_INPUT ROWS:_

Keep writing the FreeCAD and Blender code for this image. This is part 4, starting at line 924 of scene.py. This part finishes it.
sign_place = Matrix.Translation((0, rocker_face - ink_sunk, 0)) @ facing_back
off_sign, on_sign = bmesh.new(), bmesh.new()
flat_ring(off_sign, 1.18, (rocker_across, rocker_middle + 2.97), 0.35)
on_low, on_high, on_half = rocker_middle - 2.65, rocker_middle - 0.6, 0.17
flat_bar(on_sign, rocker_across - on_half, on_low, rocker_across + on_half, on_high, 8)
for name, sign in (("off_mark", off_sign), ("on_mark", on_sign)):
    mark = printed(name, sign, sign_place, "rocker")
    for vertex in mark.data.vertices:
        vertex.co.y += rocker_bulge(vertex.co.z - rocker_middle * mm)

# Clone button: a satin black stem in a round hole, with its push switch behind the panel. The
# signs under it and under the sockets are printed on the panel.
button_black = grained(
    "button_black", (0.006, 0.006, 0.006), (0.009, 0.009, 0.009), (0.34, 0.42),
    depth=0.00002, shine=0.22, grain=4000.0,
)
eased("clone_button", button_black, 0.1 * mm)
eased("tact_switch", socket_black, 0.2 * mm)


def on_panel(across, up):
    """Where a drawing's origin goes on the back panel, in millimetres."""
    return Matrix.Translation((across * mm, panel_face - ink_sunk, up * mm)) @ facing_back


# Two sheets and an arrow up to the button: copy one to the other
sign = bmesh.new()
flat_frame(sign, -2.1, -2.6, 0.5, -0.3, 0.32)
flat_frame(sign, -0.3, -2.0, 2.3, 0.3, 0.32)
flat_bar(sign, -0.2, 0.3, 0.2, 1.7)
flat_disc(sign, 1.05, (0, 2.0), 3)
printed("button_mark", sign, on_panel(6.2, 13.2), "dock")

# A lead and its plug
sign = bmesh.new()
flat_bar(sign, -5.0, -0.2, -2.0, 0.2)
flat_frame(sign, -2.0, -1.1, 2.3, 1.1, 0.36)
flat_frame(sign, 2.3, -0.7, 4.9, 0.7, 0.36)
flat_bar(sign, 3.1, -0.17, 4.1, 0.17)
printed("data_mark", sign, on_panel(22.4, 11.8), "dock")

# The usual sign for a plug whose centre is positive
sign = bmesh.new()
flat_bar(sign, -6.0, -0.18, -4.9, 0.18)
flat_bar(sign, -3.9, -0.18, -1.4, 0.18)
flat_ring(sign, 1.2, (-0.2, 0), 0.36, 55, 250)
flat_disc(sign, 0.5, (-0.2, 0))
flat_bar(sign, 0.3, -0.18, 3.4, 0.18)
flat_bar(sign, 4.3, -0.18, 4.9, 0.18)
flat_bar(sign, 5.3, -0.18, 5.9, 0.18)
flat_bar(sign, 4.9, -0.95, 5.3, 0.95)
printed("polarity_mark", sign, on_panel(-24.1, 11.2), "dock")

...

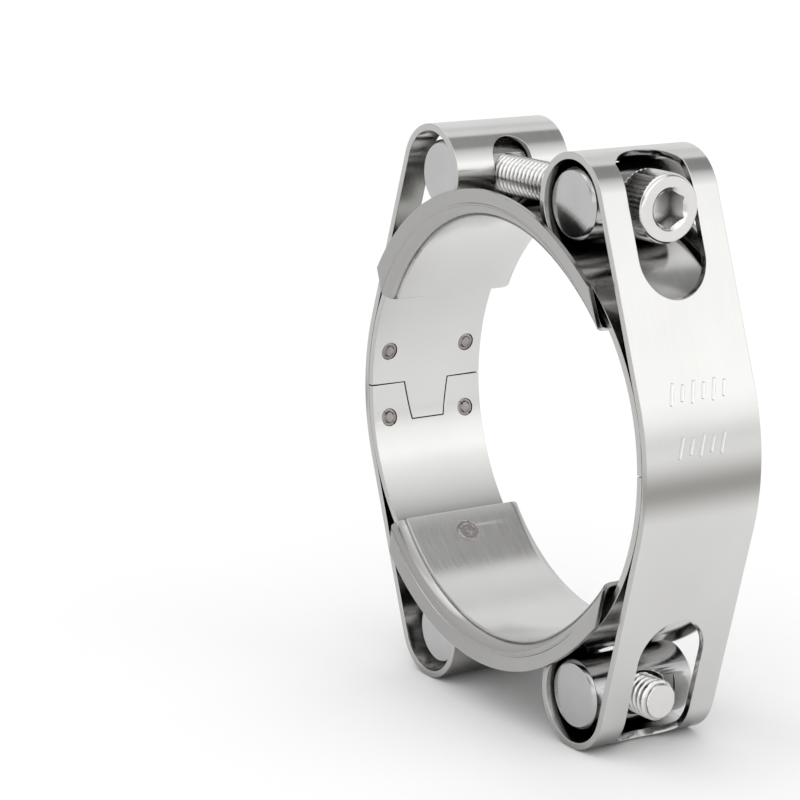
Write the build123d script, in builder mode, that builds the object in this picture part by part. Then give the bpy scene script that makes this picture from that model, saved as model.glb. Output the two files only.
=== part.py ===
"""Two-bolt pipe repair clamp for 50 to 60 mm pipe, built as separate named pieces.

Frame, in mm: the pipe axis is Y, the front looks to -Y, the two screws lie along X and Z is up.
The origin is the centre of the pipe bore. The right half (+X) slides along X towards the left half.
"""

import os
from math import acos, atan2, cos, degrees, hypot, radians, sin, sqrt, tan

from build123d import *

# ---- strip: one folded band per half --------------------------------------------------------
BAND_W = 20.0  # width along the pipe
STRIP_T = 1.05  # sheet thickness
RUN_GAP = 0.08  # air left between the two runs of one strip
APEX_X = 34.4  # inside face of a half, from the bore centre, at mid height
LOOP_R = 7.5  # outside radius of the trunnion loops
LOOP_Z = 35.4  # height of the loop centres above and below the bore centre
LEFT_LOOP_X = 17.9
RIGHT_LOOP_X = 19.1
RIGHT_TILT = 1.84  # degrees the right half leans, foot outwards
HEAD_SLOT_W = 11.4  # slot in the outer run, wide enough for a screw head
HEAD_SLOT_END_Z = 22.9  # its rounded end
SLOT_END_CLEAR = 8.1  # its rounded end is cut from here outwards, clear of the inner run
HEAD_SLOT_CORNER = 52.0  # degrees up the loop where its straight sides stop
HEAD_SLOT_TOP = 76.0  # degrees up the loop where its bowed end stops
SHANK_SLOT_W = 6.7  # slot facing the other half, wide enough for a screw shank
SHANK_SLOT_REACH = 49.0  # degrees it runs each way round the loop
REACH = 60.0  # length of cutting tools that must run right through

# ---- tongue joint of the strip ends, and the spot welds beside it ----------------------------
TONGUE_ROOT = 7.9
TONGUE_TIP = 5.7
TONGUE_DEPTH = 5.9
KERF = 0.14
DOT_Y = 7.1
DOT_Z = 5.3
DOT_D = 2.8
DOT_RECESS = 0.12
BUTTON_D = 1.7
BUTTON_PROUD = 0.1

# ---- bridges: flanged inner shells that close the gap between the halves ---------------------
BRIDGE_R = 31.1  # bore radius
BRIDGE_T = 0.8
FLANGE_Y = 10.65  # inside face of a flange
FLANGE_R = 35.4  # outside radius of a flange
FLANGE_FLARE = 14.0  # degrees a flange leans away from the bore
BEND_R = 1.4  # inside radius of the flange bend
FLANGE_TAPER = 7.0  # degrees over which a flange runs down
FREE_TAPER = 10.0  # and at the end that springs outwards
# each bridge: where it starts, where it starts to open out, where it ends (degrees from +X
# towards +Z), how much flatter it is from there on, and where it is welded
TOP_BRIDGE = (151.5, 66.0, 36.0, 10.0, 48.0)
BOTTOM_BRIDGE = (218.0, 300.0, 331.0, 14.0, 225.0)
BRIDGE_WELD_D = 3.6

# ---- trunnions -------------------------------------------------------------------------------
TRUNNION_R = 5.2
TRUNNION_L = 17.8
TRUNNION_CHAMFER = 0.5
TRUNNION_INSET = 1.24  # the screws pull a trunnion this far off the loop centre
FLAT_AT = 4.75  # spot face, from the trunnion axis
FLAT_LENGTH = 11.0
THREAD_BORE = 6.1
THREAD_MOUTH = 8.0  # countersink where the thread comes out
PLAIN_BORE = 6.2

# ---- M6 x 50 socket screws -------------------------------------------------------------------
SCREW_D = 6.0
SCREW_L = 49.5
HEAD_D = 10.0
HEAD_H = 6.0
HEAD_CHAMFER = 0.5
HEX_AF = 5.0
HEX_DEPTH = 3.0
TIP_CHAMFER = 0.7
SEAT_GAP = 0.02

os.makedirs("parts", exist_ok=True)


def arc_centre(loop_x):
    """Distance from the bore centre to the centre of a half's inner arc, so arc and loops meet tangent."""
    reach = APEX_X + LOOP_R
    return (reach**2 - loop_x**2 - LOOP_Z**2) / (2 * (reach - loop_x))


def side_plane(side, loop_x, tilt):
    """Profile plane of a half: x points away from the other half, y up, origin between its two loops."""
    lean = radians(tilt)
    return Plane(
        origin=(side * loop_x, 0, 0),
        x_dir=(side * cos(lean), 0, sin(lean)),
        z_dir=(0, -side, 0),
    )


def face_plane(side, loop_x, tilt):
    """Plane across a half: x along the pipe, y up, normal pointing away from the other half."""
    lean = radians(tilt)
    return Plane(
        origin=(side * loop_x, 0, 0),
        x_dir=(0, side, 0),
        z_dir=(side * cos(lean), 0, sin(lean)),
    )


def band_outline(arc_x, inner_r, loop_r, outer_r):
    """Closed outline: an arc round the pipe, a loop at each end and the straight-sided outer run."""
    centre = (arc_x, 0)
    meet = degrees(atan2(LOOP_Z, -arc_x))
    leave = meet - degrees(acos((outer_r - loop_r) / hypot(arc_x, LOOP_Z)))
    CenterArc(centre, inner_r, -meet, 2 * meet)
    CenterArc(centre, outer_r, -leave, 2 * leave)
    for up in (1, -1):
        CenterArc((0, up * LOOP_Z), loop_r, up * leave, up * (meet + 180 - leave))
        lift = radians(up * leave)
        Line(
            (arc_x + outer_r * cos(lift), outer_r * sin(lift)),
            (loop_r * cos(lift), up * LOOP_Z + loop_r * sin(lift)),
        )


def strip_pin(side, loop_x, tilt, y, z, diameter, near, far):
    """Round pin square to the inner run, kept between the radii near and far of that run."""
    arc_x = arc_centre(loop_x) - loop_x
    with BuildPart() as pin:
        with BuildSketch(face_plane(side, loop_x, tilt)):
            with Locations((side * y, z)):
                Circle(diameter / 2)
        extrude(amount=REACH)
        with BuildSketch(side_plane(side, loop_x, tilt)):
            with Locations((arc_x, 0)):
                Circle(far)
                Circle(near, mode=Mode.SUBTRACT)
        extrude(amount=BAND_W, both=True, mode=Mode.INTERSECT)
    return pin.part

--

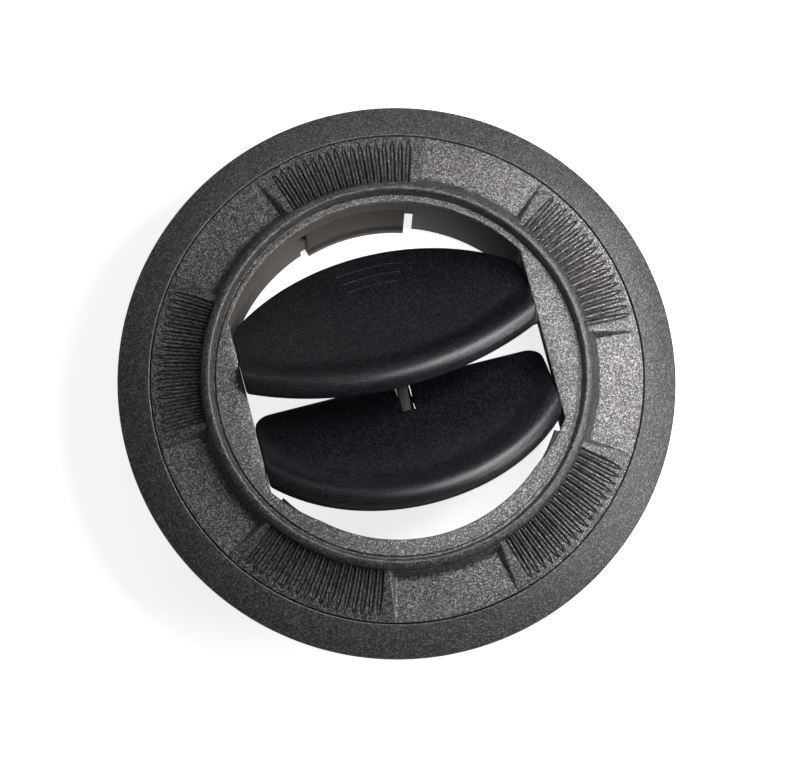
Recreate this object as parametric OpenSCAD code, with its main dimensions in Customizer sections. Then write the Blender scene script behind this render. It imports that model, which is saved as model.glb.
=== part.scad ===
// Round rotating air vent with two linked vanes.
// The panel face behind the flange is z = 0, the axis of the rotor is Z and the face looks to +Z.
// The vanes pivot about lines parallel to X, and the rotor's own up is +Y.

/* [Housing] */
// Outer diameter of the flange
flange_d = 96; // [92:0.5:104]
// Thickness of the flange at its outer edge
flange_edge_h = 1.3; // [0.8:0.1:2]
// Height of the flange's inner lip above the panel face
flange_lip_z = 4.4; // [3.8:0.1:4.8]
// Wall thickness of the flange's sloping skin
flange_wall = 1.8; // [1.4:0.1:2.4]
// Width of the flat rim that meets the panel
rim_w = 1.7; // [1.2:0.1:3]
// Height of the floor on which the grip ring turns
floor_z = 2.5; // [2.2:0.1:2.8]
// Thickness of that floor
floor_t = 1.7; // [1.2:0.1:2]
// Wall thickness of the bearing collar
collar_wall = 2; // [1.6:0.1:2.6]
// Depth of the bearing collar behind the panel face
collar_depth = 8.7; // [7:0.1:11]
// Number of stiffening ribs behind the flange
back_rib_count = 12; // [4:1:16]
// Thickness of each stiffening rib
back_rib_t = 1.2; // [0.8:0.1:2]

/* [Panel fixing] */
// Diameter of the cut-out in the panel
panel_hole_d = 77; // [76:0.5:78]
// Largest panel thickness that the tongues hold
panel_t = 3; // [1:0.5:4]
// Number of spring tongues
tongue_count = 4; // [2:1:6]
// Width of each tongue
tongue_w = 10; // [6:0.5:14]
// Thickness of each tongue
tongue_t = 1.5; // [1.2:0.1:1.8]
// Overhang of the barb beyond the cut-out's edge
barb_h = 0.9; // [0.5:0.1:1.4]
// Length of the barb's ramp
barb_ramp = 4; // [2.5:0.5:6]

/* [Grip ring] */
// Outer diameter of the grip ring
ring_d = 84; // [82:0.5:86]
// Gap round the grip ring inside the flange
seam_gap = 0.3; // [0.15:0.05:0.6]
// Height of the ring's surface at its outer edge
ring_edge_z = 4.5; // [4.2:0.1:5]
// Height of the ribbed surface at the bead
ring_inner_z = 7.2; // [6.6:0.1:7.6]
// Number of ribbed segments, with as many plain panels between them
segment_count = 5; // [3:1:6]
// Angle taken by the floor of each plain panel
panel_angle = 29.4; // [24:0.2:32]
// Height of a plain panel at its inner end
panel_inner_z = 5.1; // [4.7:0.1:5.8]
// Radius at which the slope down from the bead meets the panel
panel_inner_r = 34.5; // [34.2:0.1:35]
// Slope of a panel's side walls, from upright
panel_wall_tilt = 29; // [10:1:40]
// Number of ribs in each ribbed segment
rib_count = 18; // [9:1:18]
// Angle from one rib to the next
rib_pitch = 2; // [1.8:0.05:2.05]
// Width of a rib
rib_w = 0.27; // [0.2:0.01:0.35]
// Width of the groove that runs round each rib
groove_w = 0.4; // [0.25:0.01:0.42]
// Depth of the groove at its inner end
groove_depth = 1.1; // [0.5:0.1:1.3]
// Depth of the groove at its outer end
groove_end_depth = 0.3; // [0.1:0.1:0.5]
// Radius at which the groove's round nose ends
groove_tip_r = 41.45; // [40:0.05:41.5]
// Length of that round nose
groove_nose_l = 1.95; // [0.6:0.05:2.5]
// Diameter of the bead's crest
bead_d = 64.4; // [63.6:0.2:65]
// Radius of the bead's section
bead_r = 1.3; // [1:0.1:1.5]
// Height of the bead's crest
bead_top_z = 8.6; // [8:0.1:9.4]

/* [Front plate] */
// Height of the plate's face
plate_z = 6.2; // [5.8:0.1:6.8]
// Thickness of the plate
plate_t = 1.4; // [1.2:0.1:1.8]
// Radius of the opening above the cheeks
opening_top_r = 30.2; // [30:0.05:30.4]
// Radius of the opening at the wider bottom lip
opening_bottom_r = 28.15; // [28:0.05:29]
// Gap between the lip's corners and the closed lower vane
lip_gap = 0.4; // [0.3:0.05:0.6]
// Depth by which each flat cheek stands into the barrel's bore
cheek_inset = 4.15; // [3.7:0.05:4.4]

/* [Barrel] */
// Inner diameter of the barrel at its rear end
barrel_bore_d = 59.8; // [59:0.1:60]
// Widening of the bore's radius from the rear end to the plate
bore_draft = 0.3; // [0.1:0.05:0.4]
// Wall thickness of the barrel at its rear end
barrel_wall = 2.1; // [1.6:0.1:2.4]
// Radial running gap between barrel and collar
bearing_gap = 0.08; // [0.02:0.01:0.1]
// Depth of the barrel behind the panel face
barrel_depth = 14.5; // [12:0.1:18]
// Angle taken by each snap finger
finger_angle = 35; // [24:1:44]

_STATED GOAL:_
Look through the listing and extract every line with "object" in it.

_RESPONSE TO THE TASK:_
Write the build123d script, in builder mode, that builds the object in this picture part by part. Then give the bpy scene script that makes this picture from that model, saved as model.glb. Output the two files only.
Recreate this object as parametric OpenSCAD code, with its main dimensions in Customizer sections. Then write the Blender scene script behind this render. It imports that model, which is saved as model.glb.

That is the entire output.